The sum of the known app sizes is 100.8Mb, and it's unlikely that either the tiny apps or the ones I'm not sure of would inflate this significantly.
Digging into the image file: 820Mb compressed, 1.24Gb uncompressed (tar file). The contained objects break down as:
The system image is an ext4 filesystem. Unfortunately I was unable to
mount it -- perhaps an endian issue? ARM is big endian while Intel is little
endian. Neither could I do anything useful on the phone using ADB because
I lack root access. Strings
shows the names of all the APK files,
presumably in /system/app.
Let's try this command line:
dd if=system.img.ext4 of=system.gmi conv=swab -- Didn't help.
Later when I do have root I'll try copying the image onto the phone's /sdcard
(plenty of room) and mounting it there.
Dealing with the stock image:
Starting with COMBINATION_I535VRALG1_I535VZWALG1_743127_REV09_user_low_ship.tar.zip , see the installation page under InvisibleK's procedure for a link to a link to get this file or a similar Verizon stock image. Size 0.82Gb.

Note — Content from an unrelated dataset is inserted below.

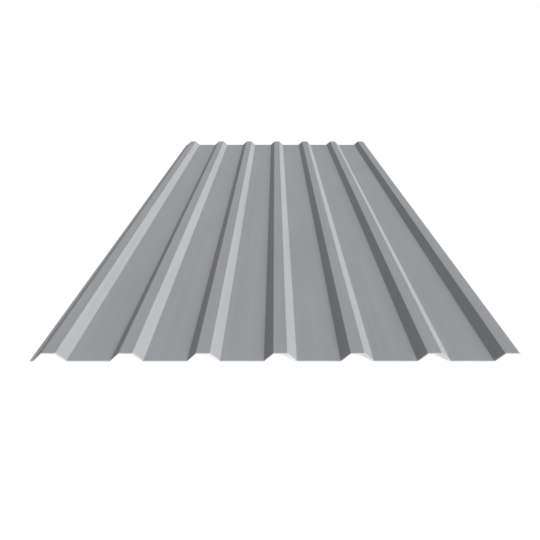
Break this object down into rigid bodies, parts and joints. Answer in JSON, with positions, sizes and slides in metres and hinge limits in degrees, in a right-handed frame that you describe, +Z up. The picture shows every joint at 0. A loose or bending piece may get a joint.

Suggested to make a separate directory to put it in. Unzip
it; the resulting file size is 1.24Gb:
unzip COMBINATION_I535VRALG1_I535VZWALG1_743127_REV09_user_low_ship.tar.zip
You now have
COMBINATION_I535VRALG1_I535VZWALG1_743127_REV09_user_low_ship.tar.md5
which despite the extension is just a tar file. Un-tar it:
tar xf COMBINATION_I535VRALG1_I535VZWALG1_743127_REV09_user_low_ship.tar.md5
This gives you several filesystem images in EXT4 format, plus a bunch of files with .mbn extension. For example, strings in tz.mbn suggest that it is not compressed, it is involved with crypto and can use hardware encryption, and it contains several objects (X.509 certificates?) that contain pairs of Samsung Distinguished Names. The non-string content, I would not be surprised if it were compiled code for ARM (not Java bytecode).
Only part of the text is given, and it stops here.